O livro conta ainda com uma magnífica capa com desenho do ilustrador e desenhador Nuno Saraiva e um excelente grafismo da editora (e está muito bonito). E fui eu que escrevi.

O livro foi editado pela prestigiada Guerra e Paz, e já está nas livrarias, mas pode ser adquirido directamente à editora.


Tintin 77 anos

 

O Tintin, a revista dos jovens dos 7 aos 77 anos faz, faria, 77 anos, e a Le Lombard publicou uma
volumosa edição comemorativa. 400 páginas de evocação e aventura, onde os jovens da minha idade encontrarão nostalgia, mas também algum desencanto. Muitos dos desenhadores já desapareceram, mas também a juventude é irrepetível, mas também muitas das histórias não poderiam ser escritas (e desenhadas) hoje – e enfim percebe-se porque é que a revista terminou. Muito do mundo selvagem que se imaginava – as utopias - desapareceu, por motivos políticos (e na altura viviam-se os restos dos colonialismos), ou porque foram assolados pelo turismo que chegou a todo o lado, ou porque hoje compreendemos que não podemos andar a matar indiscriminadamente animais selvagens; aliás queremos protegê-los; ou porque compreendemos que os índios da Amazónia ou de África têm direito aos seus territórios e nós não somos os inocentes aventureiros que gostávamo-nos de nos pintar.

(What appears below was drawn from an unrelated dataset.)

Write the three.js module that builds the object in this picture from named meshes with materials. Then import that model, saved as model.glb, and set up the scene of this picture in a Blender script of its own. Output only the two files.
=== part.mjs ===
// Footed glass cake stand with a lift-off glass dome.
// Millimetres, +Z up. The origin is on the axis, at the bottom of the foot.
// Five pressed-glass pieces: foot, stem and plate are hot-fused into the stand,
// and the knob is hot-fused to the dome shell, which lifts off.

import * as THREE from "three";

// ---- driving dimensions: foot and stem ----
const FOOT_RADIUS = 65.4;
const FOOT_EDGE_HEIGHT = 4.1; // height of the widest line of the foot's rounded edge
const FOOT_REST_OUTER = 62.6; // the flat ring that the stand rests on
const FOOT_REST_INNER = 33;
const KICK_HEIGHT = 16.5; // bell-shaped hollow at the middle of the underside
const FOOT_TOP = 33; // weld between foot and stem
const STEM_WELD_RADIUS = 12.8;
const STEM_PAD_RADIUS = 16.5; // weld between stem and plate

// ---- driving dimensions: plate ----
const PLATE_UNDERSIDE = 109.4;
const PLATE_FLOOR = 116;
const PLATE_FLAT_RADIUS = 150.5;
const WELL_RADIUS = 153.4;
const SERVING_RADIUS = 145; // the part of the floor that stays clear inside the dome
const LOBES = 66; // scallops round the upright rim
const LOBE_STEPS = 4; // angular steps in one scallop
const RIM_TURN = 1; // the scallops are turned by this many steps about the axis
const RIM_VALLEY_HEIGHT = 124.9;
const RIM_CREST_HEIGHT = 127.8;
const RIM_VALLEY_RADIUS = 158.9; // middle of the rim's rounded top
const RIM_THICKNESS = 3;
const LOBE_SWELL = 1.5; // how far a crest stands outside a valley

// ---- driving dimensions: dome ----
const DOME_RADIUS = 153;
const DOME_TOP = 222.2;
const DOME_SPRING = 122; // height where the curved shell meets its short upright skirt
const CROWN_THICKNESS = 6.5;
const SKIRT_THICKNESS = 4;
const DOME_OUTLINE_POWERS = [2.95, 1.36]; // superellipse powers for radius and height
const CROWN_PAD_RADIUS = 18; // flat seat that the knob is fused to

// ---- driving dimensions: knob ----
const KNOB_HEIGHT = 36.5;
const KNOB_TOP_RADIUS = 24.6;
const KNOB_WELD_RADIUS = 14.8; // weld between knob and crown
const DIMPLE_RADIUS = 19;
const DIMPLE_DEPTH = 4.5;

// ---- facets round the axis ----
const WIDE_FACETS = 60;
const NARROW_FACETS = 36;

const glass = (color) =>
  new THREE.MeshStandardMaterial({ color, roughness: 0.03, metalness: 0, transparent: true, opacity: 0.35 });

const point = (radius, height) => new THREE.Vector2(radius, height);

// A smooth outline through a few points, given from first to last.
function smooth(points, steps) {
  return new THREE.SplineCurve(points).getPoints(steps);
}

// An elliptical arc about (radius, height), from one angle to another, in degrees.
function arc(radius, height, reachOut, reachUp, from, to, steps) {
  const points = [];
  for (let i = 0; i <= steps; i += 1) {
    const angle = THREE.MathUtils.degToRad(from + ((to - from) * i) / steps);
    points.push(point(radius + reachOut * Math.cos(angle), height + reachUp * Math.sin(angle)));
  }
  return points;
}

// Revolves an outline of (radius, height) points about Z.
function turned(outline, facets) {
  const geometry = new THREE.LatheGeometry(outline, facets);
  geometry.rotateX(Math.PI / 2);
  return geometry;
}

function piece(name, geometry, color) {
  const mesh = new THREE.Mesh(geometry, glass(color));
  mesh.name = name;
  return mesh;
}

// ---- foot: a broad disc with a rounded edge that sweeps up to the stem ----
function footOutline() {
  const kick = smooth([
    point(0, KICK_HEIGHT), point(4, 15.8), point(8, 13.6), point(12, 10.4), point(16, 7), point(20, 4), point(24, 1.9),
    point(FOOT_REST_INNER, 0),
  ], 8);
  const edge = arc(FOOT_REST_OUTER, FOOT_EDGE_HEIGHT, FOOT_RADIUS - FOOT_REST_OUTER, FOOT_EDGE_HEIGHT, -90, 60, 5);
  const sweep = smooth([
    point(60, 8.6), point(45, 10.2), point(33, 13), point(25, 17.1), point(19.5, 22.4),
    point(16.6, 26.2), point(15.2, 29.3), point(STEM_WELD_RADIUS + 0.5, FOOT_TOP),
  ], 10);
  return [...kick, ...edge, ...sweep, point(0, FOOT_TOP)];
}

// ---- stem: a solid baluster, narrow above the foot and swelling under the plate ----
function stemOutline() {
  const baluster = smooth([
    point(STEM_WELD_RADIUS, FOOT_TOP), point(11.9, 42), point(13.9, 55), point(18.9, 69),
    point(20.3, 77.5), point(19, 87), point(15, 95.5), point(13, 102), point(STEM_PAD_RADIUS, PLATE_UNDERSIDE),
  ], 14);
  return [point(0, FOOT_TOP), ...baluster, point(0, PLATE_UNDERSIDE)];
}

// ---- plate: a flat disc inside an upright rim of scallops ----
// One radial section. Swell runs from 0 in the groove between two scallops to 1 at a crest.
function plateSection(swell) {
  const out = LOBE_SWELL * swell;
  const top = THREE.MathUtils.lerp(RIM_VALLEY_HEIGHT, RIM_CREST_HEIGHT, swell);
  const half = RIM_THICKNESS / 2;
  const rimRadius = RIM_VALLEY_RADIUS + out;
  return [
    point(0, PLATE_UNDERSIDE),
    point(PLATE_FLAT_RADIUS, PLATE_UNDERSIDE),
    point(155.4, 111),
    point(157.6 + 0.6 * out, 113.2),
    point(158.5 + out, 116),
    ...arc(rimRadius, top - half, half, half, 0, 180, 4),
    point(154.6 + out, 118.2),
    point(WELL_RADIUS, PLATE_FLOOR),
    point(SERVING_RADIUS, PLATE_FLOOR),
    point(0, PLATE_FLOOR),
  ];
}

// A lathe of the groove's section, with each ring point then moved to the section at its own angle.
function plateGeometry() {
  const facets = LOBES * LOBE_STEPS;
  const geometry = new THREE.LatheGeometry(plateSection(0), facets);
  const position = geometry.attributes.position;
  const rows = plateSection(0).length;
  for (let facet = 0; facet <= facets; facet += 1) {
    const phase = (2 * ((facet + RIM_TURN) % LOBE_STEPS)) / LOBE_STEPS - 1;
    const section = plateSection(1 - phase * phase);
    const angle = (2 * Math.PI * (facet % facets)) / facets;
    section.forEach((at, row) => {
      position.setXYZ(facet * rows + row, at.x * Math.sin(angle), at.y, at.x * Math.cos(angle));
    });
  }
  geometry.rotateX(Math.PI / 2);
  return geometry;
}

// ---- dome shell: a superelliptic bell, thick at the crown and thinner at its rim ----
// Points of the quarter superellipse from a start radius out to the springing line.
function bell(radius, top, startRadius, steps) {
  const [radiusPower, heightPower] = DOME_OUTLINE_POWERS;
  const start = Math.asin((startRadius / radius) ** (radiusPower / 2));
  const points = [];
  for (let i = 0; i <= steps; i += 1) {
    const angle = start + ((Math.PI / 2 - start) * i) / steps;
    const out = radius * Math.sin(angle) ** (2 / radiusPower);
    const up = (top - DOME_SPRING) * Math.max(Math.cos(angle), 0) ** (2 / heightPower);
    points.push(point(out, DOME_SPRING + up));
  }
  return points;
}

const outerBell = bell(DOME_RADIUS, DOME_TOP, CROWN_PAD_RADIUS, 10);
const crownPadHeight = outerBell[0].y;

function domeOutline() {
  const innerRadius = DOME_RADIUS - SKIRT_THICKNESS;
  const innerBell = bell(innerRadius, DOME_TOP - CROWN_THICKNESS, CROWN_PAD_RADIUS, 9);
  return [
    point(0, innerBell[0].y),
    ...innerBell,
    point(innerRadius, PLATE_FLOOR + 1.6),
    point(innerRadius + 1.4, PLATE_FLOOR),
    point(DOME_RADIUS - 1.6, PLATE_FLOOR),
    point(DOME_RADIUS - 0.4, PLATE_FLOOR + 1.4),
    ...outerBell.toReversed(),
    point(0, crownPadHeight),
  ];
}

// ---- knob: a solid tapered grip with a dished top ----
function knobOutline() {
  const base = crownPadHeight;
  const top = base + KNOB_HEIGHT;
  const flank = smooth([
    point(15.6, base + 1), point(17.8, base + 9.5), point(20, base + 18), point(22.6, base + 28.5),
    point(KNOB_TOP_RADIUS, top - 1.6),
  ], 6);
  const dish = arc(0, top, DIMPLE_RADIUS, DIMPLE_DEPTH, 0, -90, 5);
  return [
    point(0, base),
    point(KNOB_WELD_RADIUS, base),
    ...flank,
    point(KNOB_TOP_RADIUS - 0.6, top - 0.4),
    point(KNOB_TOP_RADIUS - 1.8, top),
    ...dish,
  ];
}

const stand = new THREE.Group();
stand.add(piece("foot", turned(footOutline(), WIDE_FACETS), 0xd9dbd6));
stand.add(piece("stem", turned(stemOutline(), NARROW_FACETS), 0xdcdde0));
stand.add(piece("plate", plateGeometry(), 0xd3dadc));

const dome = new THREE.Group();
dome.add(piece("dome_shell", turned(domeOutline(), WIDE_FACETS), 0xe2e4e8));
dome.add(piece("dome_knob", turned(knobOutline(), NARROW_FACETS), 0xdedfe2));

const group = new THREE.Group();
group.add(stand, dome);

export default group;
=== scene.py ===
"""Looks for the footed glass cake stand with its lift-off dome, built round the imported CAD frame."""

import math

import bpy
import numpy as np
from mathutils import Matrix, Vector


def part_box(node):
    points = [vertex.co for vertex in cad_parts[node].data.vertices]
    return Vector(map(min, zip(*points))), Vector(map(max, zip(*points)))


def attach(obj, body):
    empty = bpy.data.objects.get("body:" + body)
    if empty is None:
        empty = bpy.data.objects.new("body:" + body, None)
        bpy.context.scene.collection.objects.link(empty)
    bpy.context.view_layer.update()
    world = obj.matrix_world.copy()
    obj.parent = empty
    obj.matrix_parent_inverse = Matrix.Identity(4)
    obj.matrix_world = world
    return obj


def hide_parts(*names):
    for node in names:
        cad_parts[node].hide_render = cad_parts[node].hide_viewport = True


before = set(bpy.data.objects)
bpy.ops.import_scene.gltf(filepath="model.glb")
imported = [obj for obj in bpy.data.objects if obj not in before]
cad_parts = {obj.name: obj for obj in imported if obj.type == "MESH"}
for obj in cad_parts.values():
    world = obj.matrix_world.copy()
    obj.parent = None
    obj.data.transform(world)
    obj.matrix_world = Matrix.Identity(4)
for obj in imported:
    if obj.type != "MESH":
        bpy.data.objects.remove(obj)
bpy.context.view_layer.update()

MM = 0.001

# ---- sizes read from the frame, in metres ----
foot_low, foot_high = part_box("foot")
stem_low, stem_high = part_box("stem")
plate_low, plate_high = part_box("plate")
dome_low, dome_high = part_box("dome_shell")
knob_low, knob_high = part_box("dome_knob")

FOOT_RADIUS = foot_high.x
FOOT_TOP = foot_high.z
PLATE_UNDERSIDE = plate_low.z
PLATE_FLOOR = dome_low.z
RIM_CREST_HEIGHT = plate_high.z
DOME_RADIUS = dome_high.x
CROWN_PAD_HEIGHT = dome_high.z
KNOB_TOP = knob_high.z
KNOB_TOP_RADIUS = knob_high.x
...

Enfim, nada é simples neste mundo em que vivemos, mas o mundo mudou e hoje sabemos.

Mas esta edição pretende apenas celebrar a nossa juventude e a nossa inocência, e ela está cheia de depoimentos e histórias curiosas desse tempo e de banda desenhada também; de histórias recriadas como foi possível.  

Uma edição para colecionadores nostálgicos.